# Dial Test Indicator



## mclarenross (Feb 27, 2013)

Im in need of buying my first DTI and it needs to have a long stem on it for reaching up inside barrels for chambering in the headstock.  Unfortunantly as this is my hobby I cannot swing a long reach Interipid. My question is this, if I buy a cheaper DTI that has a standard length stem on it, and replace that stem with a ~2.5" one, will I affect the accuracy of the indicator being that the point is much farther from the pivot? Also, do all DTIs have removable points?


----------



## Tony Wells (Feb 27, 2013)

Answer to the first question is yes, it changes the ratio between the length of the stem and the actuator inside the body. If you can get a tenths reading DTI and find a long enough point, doing some calculations might give you accurate enough readings, but I'm not so sure about finding one 2.500" long. Most test indicators have replaceable points, always with the caveat that the length must remain original or the readings won't be accurate.

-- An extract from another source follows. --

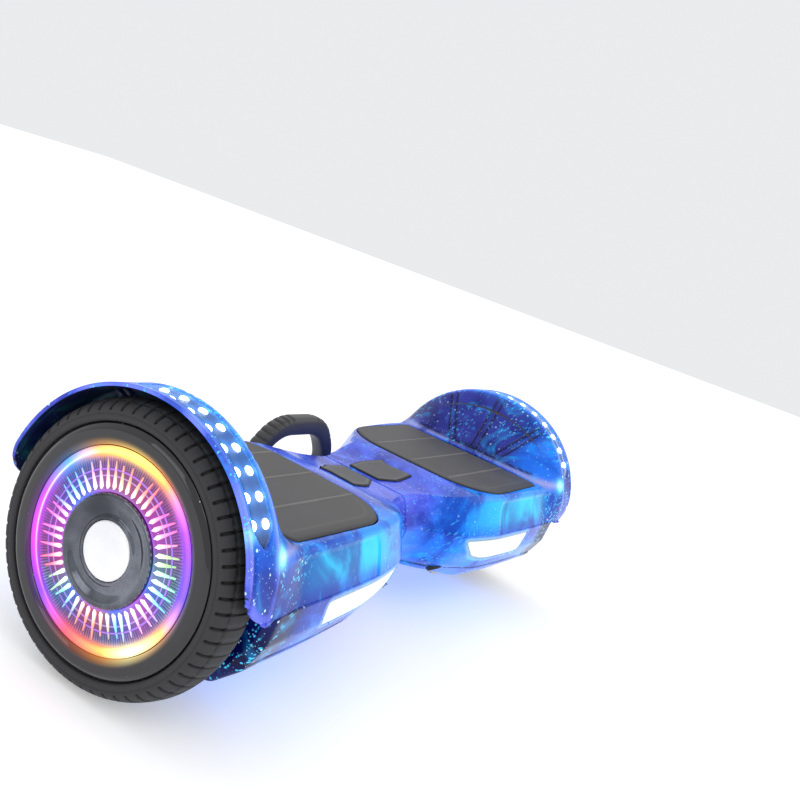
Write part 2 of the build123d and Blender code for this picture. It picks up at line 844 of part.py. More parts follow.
def carry_handle():
    """Carry handle: a loop behind the waist, bolted to the left half and free of the right one."""
    back = handle_front + handle_depth
    loop = extrude(Plane.XZ.offset(-back) * handle_face(), handle_depth)
    foot = block(-handle_half_span + 2, -14, handle_front, handle_front + handle_foot_thickness,
                 deck_bottom - 3, axle_height + 12)
    foot = fillet(foot.edges().filter_by(Axis.Y), 4.0)
    handle = loop + foot
    for x in handle_screw_xs:
        handle = handle - rod_y(screw_radius + slip, handle_front - 1, back + 1, -x, handle_screw_z())
        handle = handle - rod_y(screw_head_radius + slip, handle_front + 5, back + 1, -x, handle_screw_z())
    for index in range(grip_slots):
        x = -grip_half_span + 2 * grip_half_span * index / (grip_slots - 1)
        slot = block(x - 1.5, x + 1.5, handle_front - 1, back + 1, axle_height + handle_top - grip_slot_depth,
                     axle_height + handle_top + 1)
        handle = handle - slot
    return handle


def handle_screw_z():
    """Height of the handle's screws."""
    return deck_bottom + 6.0


def handle_bosses(radius, length_in):
    """Cylinders from the left chassis out to the handle."""
    return [rod_y(radius, neck_half_width - length_in, handle_front, -x, handle_screw_z())
            for x in handle_screw_xs]


def handle_screws():
    """Two screws through the handle's foot."""
    screws = Part()
    face = handle_front + 5
    for x in handle_screw_xs:
        shank = rod_y(screw_radius, handle_front - 18, face + 0.5, -x, handle_screw_z())
        head = rod_y(screw_head_radius, face, face + 2.2, -x, handle_screw_z())
        screws = screws + (shank + head)
    return screws


# ---- power button, on the sloping front of the right underside

def button_plane():
    """Plane on the sloping facet, with its normal pointing out of the shell."""
    rows = knots()
    front = rows[3][1] + (rows[4][1] - rows[3][1]) * (button_x - rows[3][0]) / (rows[4][0] - rows[3][0])
    bottom = rows[3][4] + (rows[4][4] - rows[3][4]) * (button_x - rows[3][0]) / (rows[4][0] - rows[3][0])
    depth = seam_height - bottom
    high = (-front + side_levels[1][1], bottom + side_levels[1][0] * depth)
    low = (-front + side_levels[2][1], bottom + side_levels[2][0] * depth)
    middle = Vector(button_x, (high[0] + low[0]) / 2, (high[1] + low[1]) / 2)
    normal = Vector(0, -(high[1] - low[1]), -(low[0] - high[0])).normalized()
    return Plane(origin=middle, x_dir=(1, 0, 0), z_dir=normal)


def button_rod(radius, start, end):
    """Cylinder on the button's axis, measured outwards from the shell's face."""
    return button_plane() * Pos(0, 0, (start + end) / 2) * Cylinder(radius, end - start)


def power_button():
    """Round push button."""
    button = button_rod(button_radius, -6.0, button_proud)
    return fillet(button.edges().sort_by(Axis.Z)[0], 0.8)


def power_switch(lower_inner):
    """Cup behind the button that guides it."""
    cup = button_rod(button_radius + 2.2, -10.0, 0.0) - button_rod(button_radius + 0.2, -8.0, 1.0)
    return cup & lower_inner


# ---- charging socket, on the rear of the right half

def socket_y():
    """Rear face of the charging socket."""
    return fender_radius - 5.0


def socket_z():
    """Height of the charging socket."""
    return seam_height - 14.0


def charge_socket():
    """Round socket with a flange outside the shell and three flush contacts in its floor."""
    face = socket_y()
    barrel = rod_y(socket_bore_radius + socket_wall, face - socket_depth - 3, face, socket_x, socket_z())
    flange = rod_y(socket_bore_radius + socket_wall + socket_flange, face - socket_flange_thickness, face,
                   socket_x, socket_z())
    socket = barrel + flange
    socket = socket - rod_y(socket_bore_radius, face - socket_depth, face + 1, socket_x, socket_z())
    for angle in (90.0, 210.0, 330.0):
        x = socket_x + 3.4 * cos(radians(angle))
        z = socket_z() + 3.4 * sin(radians(angle))
        socket = socket - rod_y(0.9, face - socket_depth - 1.5, face - socket_depth + 1, x, z)
    return socket


def socket_seat(shell, outer):
    """Lower shell with a thick pad, a counterbore and a hole for the charging socket."""
    face = socket_y()
    barrel = socket_bore_radius + socket_wall
    back = face - socket_flange_thickness
    pad = rod_y(barrel + socket_flange + 2, back - wall, face + 5, socket_x, socket_z()) & outer
    pad = pad & block(0, half_length, 0, fender_radius, 0, seam_height - seam_gap / 2)
    flange_room = rod_y(barrel + socket_flange + slip, back, face + 9, socket_x, socket_z())
    barrel_room = rod_y(barrel + slip, face - 20, face, socket_x, socket_z())
    return (shell + pad) - [flange_room, barrel_room]


# ---- assembly

def build():
    """Return every node by name."""
    upper_outer = upper_form(0)
    upper_inner = upper_form(wall)
    lower_outer = lower_form(0)
    lower_inner = lower_form(wall)
    window = fender_window()
    shared = {
        "upper_shell": upper_shell(upper_outer, upper_inner),
        "lower_shell": lower_shell(lower_outer, lower_inner),
        "chassis": chassis(),
        "fender_window": window,
        "fender_lights": fender_lights(),
        "headlight_lens": headlight_lens(lower_outer, lower_inner),
        "headlight_board": headlight_board(),
        "axle": axle(),
        "stator": stator(),
        "axle_clamp": axle_clamp(),
        "clamp_screws": clamp_screws(),
        "shell_screws": shell_screws(),
        "sensor_board": sensor_board(),
        "centre_pad": centre_pad(upper_outer),
        "tyre": tyre(),
        "motor_rim": motor_rim(),
        "motor_cover": motor_cover(),
        "magnet_ring": magnet_ring(),
        "wheel_bearings": wheel_bearings(),
        "hub_cover": hub_cover(),
        "light_ring": light_ring(),
        "hub_cap": hub_cap(),
        "foot_pad": foot_pad(),
        "pad_plungers": pad_plungers(),
    }
    nodes = {}
    for name, shape in shared.items():
        nodes["right_" + name] = shape
        nodes["left_" + name] = mirror(shape, about=Plane.YZ)
    for boss in handle_bosses(handle_boss_radius, handle_boss_root):
        nodes["left_chassis"] = nodes["left_chassis"] + boss
    for bore in handle_bosses(screw_radius + running, -4.0):
        nodes["left_chassis"] = nodes["left_chassis"] - bore
    for hole in handle_bosses(handle_boss_radius + seat, handle_boss_root):
        nodes["left_lower_shell"] = nodes["left_lower_shell"] - hole
    pivot_seat = rod_x(pivot_radius + press_bond / 2, -pivot_reach, 1 - boss_start)
    nodes["left_chassis"] = nodes["left_chassis"] - pivot_seat
    bush_bore = rod_x(pivot_radius + bush_wall + press_bond, boss_start - 1, pivot_reach)
    nodes["right_chassis"] = nodes["right_chassis"] - bush_bore
    nodes["right_lower_shell"] = nodes["right_lower_shell"] - button_rod(button_radius + 0.4, -20, 10)
    nodes["right_lower_shell"] = socket_seat(nodes["right_lower_shell"], lower_outer)
    nodes["pivot_shaft"] = pivot_shaft()
    nodes["pivot_bushes"] = pivot_bushes()
    nodes["pivot_circlip"] = pivot_circlip()
    nodes["carry_handle"] = carry_handle()
    nodes["handle_screws"] = handle_screws()
    nodes["battery_pack"] = mirror(battery_pack(), about=Plane.YZ)
    nodes["main_board"] = main_board()
    nodes["power_button"] = power_button()
    nodes["power_switch"] = power_switch(lower_inner)
    nodes["charge_socket"] = charge_socket()
    return nodes


os.makedirs("parts", exist_ok=True)
for name, shape in build().items():
    export_step(shape, f"parts/{name}.step")
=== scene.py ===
"""Visual model of a two-wheel balancing board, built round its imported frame."""
import logging
import math
from dataclasses import dataclass, field
from enum import Enum
from typing import Callable, Sequence

import bpy
import numpy as np
from mathutils import Matrix, Vector


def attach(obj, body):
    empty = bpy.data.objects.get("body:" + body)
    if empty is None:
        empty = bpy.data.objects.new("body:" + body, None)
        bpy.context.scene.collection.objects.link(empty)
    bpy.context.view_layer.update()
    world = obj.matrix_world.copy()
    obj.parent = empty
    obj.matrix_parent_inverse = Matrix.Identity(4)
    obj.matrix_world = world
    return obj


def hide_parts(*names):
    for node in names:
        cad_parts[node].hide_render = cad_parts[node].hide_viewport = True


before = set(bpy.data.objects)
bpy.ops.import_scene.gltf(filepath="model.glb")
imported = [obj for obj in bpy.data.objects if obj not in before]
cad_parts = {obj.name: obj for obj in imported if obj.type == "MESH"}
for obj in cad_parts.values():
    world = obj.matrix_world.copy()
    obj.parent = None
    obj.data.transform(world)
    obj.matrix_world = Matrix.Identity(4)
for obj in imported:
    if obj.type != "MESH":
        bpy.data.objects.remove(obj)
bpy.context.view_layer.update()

LOG = logging.getLogger("board")
MM = 0.001
Colour = tuple[float, float, float]
Region = Callable[[np.ndarray], np.ndarray]


class Side(Enum):
    """The two halves of the board, with the sign of their X."""

    LEFT = -1
    RIGHT = 1

    @property
    def word(self) -> str:
        """Prefix of this side's nodes."""
        return self.name.lower()


class Texture(Enum):
    """Surface relief that a finish carries."""

    GRAIN = "grain"
    BRUSHED = "brushed"
    CAST = "cast"
    WOUND = "wound"


def hue(code: str) -> Colour:
    """Linear colour of a six-digit screen colour."""
    parts = [int(code[i:i + 2], 16) / 255 for i in (0, 2, 4)]
    return tuple(p / 12.92 if p <= 0.04045 else ((p + 0.055) / 1.055) ** 2.4 for p in parts)


def ease(value: np.ndarray, low: float, high: float) -> np.ndarray:
    """Smooth step from 0 at low to 1 at high."""
    t = np.clip((value - low) / (high - low), 0, 1)
    return t * t * (3 - 2 * t)


def bell(value: np.ndarray, middle: float, width: float) -> np.ndarray:
    """Bell curve of height 1."""
    return np.exp(-((value - middle) / width) ** 2)


def blend(base: np.ndarray, code: str, share: np.ndarray) -> np.ndarray:
    """Rows of colour moved towards a screen colour by a share per row."""
    return base + (np.array(hue(code)) - base) * share[:, None]


# ---- shader graphs

class Socket:
    """A shader output that takes part in Python arithmetic through Math nodes."""

    def __init__(self, graph: "Graph", link: bpy.types.NodeSocket) -> None:
        """Wrap one output of a graph."""
        self.graph = graph
        self.link = link

    def math(self, kind: str, first: "Operand", second: "Operand" = 0.0) -> "Socket":
        """Result of one Math node."""
        return self.graph.node("ShaderNodeMath", {"operation": kind}, {0: first, 1: second})

    def __add__(self, other: "Operand") -> "Socket":
        """Sum."""
        return self.math("ADD", self, other)

    def __sub__(self, other: "Operand") -> "Socket":
        """Difference."""
        return self.math("SUBTRACT", self, other)

    def __rsub__(self, other: "Operand") -> "Socket":
        """Difference from the right."""
        return self.math("SUBTRACT", other, self)

    def __mul__(self, other: "Operand") -> "Socket":
        """Product."""
        return self.math("MULTIPLY", self, other)

    def __pow__(self, other: "Operand") -> "Socket":
        """Power."""
        return self.math("POWER", self, other)

    def fade(self, low: float, high: float) -> "Socket":
        """Smooth step from 0 at low to 1 at high."""
        return self.graph.node("ShaderNodeMapRange", {"interpolation_type": "SMOOTHSTEP"},
                               {"Value": self, "From Min": low, "From Max": high})

    __radd__ = __add__
    __rmul__ = __mul__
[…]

One way to look at it though, is zero is zero. If you're showing absolutely no movement, then you are at zero. It's just that the further you reach, small movements become almost impossible to see on the needle. So you can't settle for 0.0005 TIR with a point that is 5 times the original length. That makes it more like 0.0025 TIR.


----------



## GaryK (Feb 27, 2013)

mclarenross said:


> Im in need of buying my first DTI and it needs to have a long stem on it for reaching up inside barrels for chambering in the headstock.  Unfortunantly as this is my hobby I cannot swing a long reach Interipid. My question is this, if I buy a cheaper DTI that has a standard length stem on it, and replace that stem with a ~2.5" one, will I affect the accuracy of the indicator being that the point is much farther from the pivot? Also, do all DTIs have removable points?



YES.

If you are just trying to get it centered and not measured then it may not matter. It all depends on how much accuracy you are looking for?

Gary


----------



## mclarenross (Feb 27, 2013)

Hmm. I was afraid of that. Ok so I found a DTI that measures in 0.0001" increments. It appears to me that the standard stem is about 0.5" long so if I put a 2.5" one on there it will be 5x as long as the standard so the increments would then be 0.0005"? I dont think I calculated that right...


----------



## GaryK (Feb 27, 2013)

mclarenross said:


> Hmm. I was afraid of that. Ok so I found a DTI that measures in 0.0001" increments. It appears to me that the standard stem is about 0.5" long so if I put a 2.5" one on there it will be 5x as long as the standard so the increments would then be 0.0005"? I dont think I calculated that right...



That sounds right to me. 0.0005"

Gary


----------



## mclarenross (Feb 27, 2013)

Sweet. So a +-0.004" indicator with 0.0001" accuracy becomes a +-0.020" indicator with 0.0005" accuracy upon addition of a 5x longer stem. I love it. Makes things simple. I appreciate it.


----------